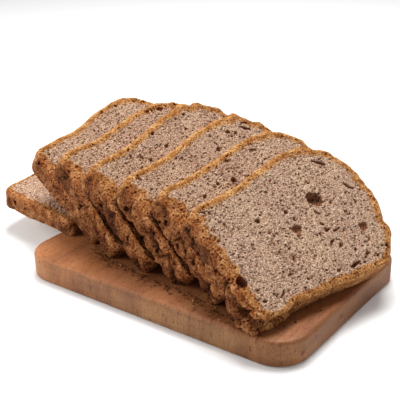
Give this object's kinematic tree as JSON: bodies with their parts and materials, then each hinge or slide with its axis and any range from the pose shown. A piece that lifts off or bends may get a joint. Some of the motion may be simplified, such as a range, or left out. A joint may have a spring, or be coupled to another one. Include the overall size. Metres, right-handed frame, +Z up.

+-------+

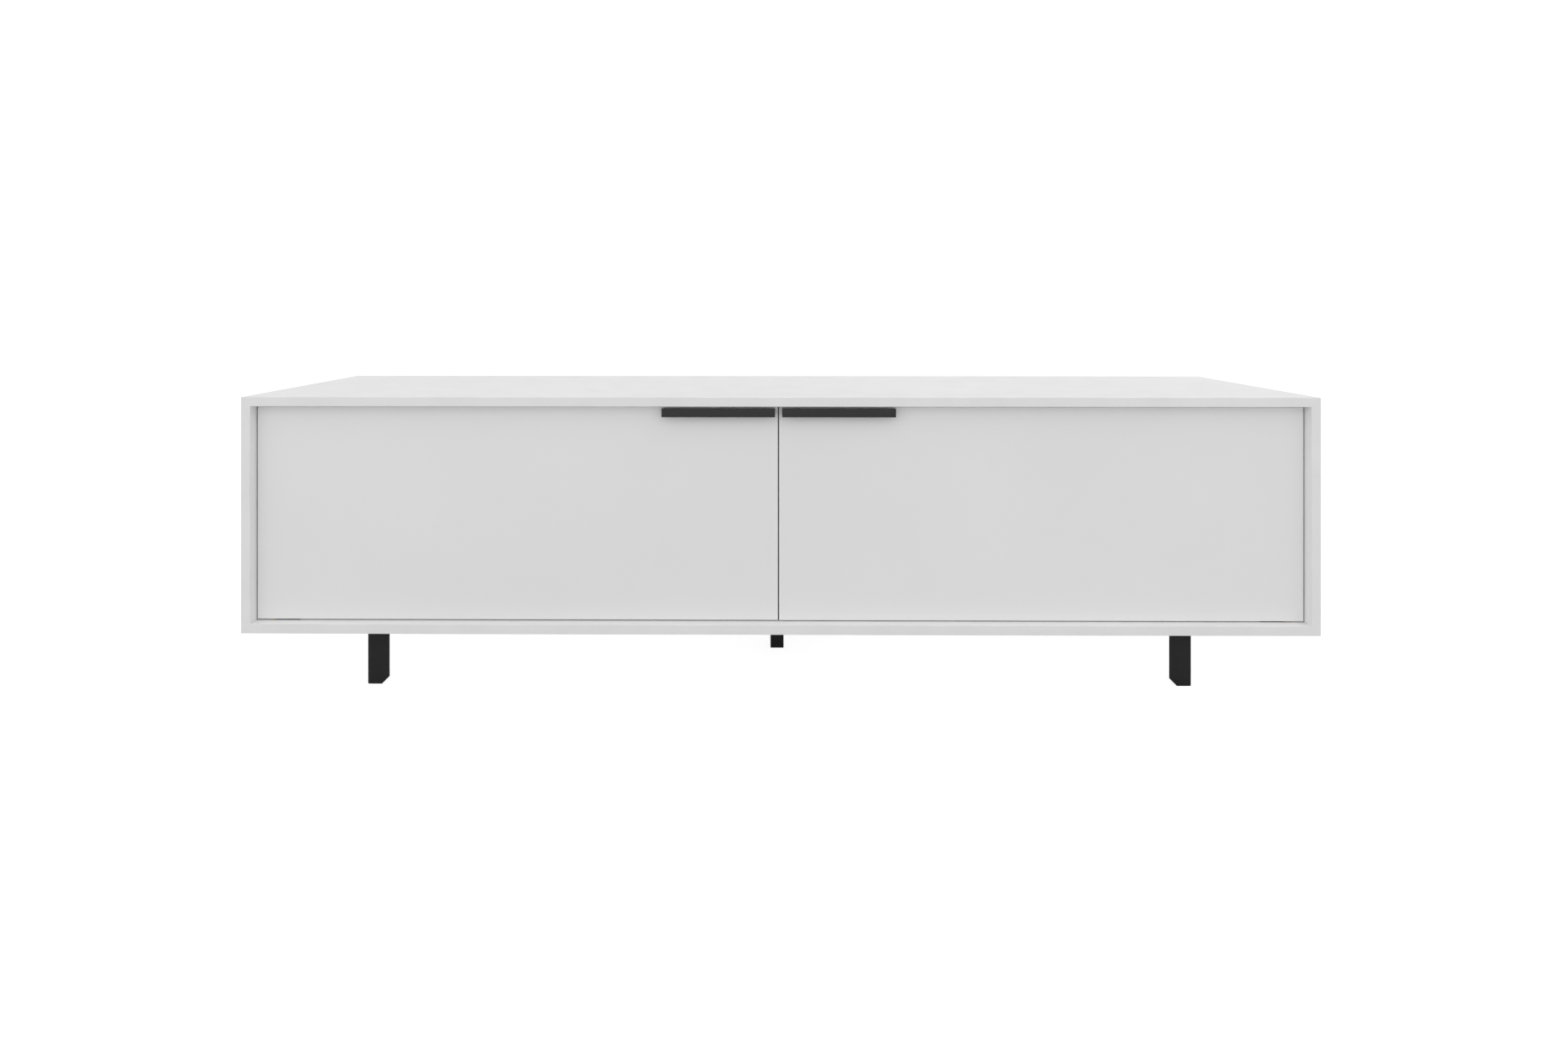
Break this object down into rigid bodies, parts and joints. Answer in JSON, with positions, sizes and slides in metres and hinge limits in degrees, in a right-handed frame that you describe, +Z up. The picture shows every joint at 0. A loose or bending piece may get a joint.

+-------+

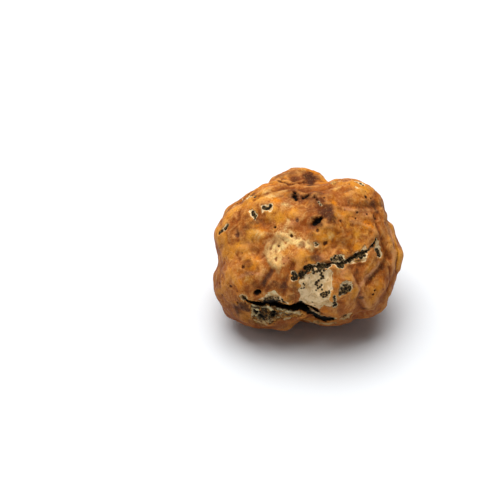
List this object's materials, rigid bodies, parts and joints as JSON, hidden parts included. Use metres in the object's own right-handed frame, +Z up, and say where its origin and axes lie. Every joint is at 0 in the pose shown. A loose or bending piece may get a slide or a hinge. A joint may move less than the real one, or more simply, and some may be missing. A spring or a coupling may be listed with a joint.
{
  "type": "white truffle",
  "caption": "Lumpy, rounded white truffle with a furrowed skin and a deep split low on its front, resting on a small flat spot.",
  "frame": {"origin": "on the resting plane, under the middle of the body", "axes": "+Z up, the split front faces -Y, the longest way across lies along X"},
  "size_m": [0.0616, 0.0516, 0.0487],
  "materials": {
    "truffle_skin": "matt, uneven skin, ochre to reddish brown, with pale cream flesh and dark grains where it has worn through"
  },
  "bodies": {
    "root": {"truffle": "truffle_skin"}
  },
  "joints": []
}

+-------+

Gather every line from the listing above in which "origin" appears, and copy those lines.

List this object's materials, rigid bodies, parts and joints as JSON, hidden parts included. Use metres in the object's own right-handed frame, +Z up, and say where its origin and axes lie. Every joint is at 0 in the pose shown. A loose or bending piece may get a slide or a hinge. A joint may move less than the real one, or more simply, and some may be missing. A spring or a coupling may be listed with a joint.
  "frame": {"origin": "on the resting plane, under the middle of the body", "axes": "+Z up, the split front faces -Y, the longest way across lies along X"},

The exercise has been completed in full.